# [Dataset extract]
========

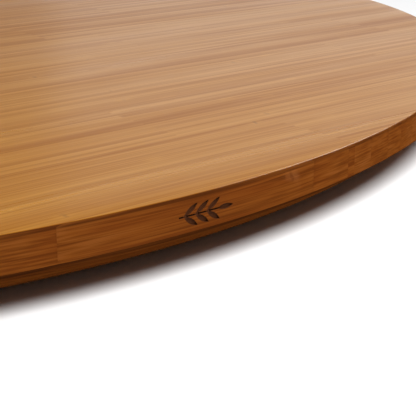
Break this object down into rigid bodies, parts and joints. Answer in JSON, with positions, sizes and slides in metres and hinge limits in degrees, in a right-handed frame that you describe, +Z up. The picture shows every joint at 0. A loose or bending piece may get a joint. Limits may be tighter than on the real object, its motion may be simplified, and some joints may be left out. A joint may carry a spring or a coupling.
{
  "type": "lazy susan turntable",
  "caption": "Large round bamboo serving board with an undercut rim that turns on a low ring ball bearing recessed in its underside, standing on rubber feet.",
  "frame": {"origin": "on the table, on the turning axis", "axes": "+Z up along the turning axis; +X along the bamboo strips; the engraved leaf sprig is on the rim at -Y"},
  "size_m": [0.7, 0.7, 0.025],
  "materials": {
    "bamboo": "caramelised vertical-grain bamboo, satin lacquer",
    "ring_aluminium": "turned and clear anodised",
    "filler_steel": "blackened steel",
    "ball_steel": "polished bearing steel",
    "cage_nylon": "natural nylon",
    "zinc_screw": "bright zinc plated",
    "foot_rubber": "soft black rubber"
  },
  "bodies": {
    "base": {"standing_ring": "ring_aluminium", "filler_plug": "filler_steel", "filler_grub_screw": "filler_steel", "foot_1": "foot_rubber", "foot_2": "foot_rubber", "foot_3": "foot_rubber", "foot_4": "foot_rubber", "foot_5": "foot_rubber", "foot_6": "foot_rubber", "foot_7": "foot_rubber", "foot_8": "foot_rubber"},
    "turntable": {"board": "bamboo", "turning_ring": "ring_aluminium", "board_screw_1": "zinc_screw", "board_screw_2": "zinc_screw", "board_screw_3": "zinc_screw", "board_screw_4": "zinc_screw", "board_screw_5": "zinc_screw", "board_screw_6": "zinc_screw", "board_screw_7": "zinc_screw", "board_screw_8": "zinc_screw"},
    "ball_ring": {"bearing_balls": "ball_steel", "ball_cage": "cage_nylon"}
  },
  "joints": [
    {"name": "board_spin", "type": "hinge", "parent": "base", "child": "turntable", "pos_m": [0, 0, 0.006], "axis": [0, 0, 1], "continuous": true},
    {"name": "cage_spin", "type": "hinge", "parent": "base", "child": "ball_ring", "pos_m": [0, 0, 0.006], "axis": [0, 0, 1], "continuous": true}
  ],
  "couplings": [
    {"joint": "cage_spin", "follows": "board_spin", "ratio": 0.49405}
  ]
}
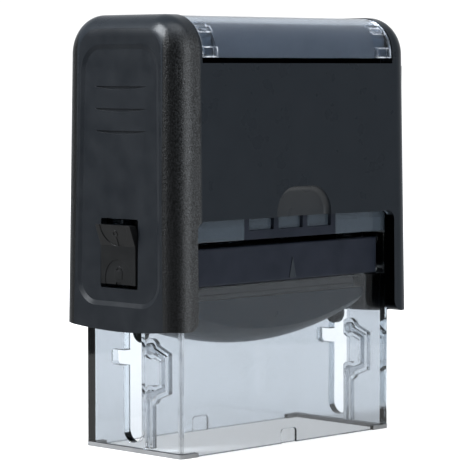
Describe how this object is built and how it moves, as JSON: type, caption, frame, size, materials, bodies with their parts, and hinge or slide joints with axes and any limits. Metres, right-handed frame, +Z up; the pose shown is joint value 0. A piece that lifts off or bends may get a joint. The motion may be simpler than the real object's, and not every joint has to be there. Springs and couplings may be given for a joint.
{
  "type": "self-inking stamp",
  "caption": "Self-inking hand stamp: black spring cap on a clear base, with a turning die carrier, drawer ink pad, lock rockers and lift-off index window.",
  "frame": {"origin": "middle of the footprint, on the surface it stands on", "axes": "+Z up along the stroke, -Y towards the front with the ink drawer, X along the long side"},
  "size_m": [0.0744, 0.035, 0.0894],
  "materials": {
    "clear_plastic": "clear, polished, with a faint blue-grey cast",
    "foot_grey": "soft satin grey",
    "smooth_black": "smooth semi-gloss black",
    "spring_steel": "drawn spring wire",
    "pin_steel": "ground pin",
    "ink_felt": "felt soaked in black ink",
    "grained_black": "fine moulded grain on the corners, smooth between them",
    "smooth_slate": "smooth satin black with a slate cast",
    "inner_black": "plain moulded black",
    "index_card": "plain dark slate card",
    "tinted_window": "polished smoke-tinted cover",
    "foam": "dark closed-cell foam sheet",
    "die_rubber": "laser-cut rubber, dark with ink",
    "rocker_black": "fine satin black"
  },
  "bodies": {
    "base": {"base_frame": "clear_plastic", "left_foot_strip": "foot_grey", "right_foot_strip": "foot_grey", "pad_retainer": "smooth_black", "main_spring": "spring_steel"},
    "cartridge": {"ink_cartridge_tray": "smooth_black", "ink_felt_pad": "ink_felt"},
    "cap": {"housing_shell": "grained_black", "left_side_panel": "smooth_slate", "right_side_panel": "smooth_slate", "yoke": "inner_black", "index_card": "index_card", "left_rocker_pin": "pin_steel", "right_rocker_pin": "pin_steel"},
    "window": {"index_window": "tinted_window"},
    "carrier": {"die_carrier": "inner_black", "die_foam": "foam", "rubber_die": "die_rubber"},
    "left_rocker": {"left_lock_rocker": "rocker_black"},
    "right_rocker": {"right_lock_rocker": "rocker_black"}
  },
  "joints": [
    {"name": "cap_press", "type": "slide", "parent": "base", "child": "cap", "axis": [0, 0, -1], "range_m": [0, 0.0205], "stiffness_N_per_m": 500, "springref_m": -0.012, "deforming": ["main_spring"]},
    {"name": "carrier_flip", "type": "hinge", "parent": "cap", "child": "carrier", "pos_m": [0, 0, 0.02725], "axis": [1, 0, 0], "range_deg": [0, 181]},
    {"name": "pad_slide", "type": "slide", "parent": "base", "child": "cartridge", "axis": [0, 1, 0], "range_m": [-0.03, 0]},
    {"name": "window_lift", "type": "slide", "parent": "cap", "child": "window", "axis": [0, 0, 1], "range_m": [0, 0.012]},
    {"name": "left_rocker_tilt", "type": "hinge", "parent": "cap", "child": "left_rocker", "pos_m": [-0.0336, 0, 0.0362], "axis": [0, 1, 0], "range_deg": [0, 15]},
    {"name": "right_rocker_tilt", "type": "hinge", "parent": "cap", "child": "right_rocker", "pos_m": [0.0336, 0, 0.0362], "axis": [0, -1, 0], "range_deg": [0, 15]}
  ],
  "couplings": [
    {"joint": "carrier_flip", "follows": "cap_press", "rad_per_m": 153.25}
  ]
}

========

# [Short problem]
Extract every record and return it verbatim.

# [Result of the exercise]
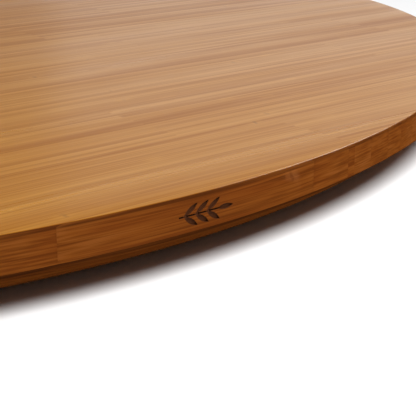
Break this object down into rigid bodies, parts and joints. Answer in JSON, with positions, sizes and slides in metres and hinge limits in degrees, in a right-handed frame that you describe, +Z up. The picture shows every joint at 0. A loose or bending piece may get a joint. Limits may be tighter than on the real object, its motion may be simplified, and some joints may be left out. A joint may carry a spring or a coupling.
{
  "type": "lazy susan turntable",
  "caption": "Large round bamboo serving board with an undercut rim that turns on a low ring ball bearing recessed in its underside, standing on rubber feet.",
  "frame": {"origin": "on the table, on the turning axis", "axes": "+Z up along the turning axis; +X along the bamboo strips; the engraved leaf sprig is on the rim at -Y"},
  "size_m": [0.7, 0.7, 0.025],
  "materials": {
    "bamboo": "caramelised vertical-grain bamboo, satin lacquer",
    "ring_aluminium": "turned and clear anodised",
    "filler_steel": "blackened steel",
    "ball_steel": "polished bearing steel",
    "cage_nylon": "natural nylon",
    "zinc_screw": "bright zinc plated",
    "foot_rubber": "soft black rubber"
  },
  "bodies": {
    "base": {"standing_ring": "ring_aluminium", "filler_plug": "filler_steel", "filler_grub_screw": "filler_steel", "foot_1": "foot_rubber", "foot_2": "foot_rubber", "foot_3": "foot_rubber", "foot_4": "foot_rubber", "foot_5": "foot_rubber", "foot_6": "foot_rubber", "foot_7": "foot_rubber", "foot_8": "foot_rubber"},
    "turntable": {"board": "bamboo", "turning_ring": "ring_aluminium", "board_screw_1": "zinc_screw", "board_screw_2": "zinc_screw", "board_screw_3": "zinc_screw", "board_screw_4": "zinc_screw", "board_screw_5": "zinc_screw", "board_screw_6": "zinc_screw", "board_screw_7": "zinc_screw", "board_screw_8": "zinc_screw"},
    "ball_ring": {"bearing_balls": "ball_steel", "ball_cage": "cage_nylon"}
  },
  "joints": [
    {"name": "board_spin", "type": "hinge", "parent": "base", "child": "turntable", "pos_m": [0, 0, 0.006], "axis": [0, 0, 1], "continuous": true},
    {"name": "cage_spin", "type": "hinge", "parent": "base", "child": "ball_ring", "pos_m": [0, 0, 0.006], "axis": [0, 0, 1], "continuous": true}
  ],
  "couplings": [
    {"joint": "cage_spin", "follows": "board_spin", "ratio": 0.49405}
  ]
}
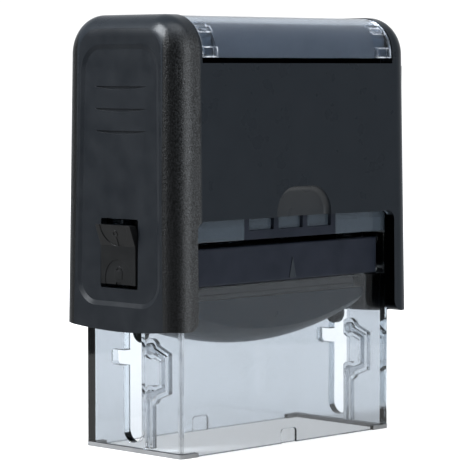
Describe how this object is built and how it moves, as JSON: type, caption, frame, size, materials, bodies with their parts, and hinge or slide joints with axes and any limits. Metres, right-handed frame, +Z up; the pose shown is joint value 0. A piece that lifts off or bends may get a joint. The motion may be simpler than the real object's, and not every joint has to be there. Springs and couplings may be given for a joint.
{
  "type": "self-inking stamp",
  "caption": "Self-inking hand stamp: black spring cap on a clear base, with a turning die carrier, drawer ink pad, lock rockers and lift-off index window.",
  "frame": {"origin": "middle of the footprint, on the surface it stands on", "axes": "+Z up along the stroke, -Y towards the front with the ink drawer, X along the long side"},
  "size_m": [0.0744, 0.035, 0.0894],
  "materials": {
    "clear_plastic": "clear, polished, with a faint blue-grey cast",
    "foot_grey": "soft satin grey",
    "smooth_black": "smooth semi-gloss black",
    "spring_steel": "drawn spring wire",
    "pin_steel": "ground pin",
    "ink_felt": "felt soaked in black ink",
    "grained_black": "fine moulded grain on the corners, smooth between them",
    "smooth_slate": "smooth satin black with a slate cast",
    "inner_black": "plain moulded black",
    "index_card": "plain dark slate card",
    "tinted_window": "polished smoke-tinted cover",
    "foam": "dark closed-cell foam sheet",
    "die_rubber": "laser-cut rubber, dark with ink",
    "rocker_black": "fine satin black"
  },
  "bodies": {
    "base": {"base_frame": "clear_plastic", "left_foot_strip": "foot_grey", "right_foot_strip": "foot_grey", "pad_retainer": "smooth_black", "main_spring": "spring_steel"},
    "cartridge": {"ink_cartridge_tray": "smooth_black", "ink_felt_pad": "ink_felt"},
    "cap": {"housing_shell": "grained_black", "left_side_panel": "smooth_slate", "right_side_panel": "smooth_slate", "yoke": "inner_black", "index_card": "index_card", "left_rocker_pin": "pin_steel", "right_rocker_pin": "pin_steel"},
    "window": {"index_window": "tinted_window"},
    "carrier": {"die_carrier": "inner_black", "die_foam": "foam", "rubber_die": "die_rubber"},
    "left_rocker": {"left_lock_rocker": "rocker_black"},
    "right_rocker": {"right_lock_rocker": "rocker_black"}
  },
  "joints": [
    {"name": "cap_press", "type": "slide", "parent": "base", "child": "cap", "axis": [0, 0, -1], "range_m": [0, 0.0205], "stiffness_N_per_m": 500, "springref_m": -0.012, "deforming": ["main_spring"]},
    {"name": "carrier_flip", "type": "hinge", "parent": "cap", "child": "carrier", "pos_m": [0, 0, 0.02725], "axis": [1, 0, 0], "range_deg": [0, 181]},
    {"name": "pad_slide", "type": "slide", "parent": "base", "child": "cartridge", "axis": [0, 1, 0], "range_m": [-0.03, 0]},
    {"name": "window_lift", "type": "slide", "parent": "cap", "child": "window", "axis": [0, 0, 1], "range_m": [0, 0.012]},
    {"name": "left_rocker_tilt", "type": "hinge", "parent": "cap", "child": "left_rocker", "pos_m": [-0.0336, 0, 0.0362], "axis": [0, 1, 0], "range_deg": [0, 15]},
    {"name": "right_rocker_tilt", "type": "hinge", "parent": "cap", "child": "right_rocker", "pos_m": [0.0336, 0, 0.0362], "axis": [0, -1, 0], "range_deg": [0, 15]}
  ],
  "couplings": [
    {"joint": "carrier_flip", "follows": "cap_press", "rad_per_m": 153.25}
  ]
}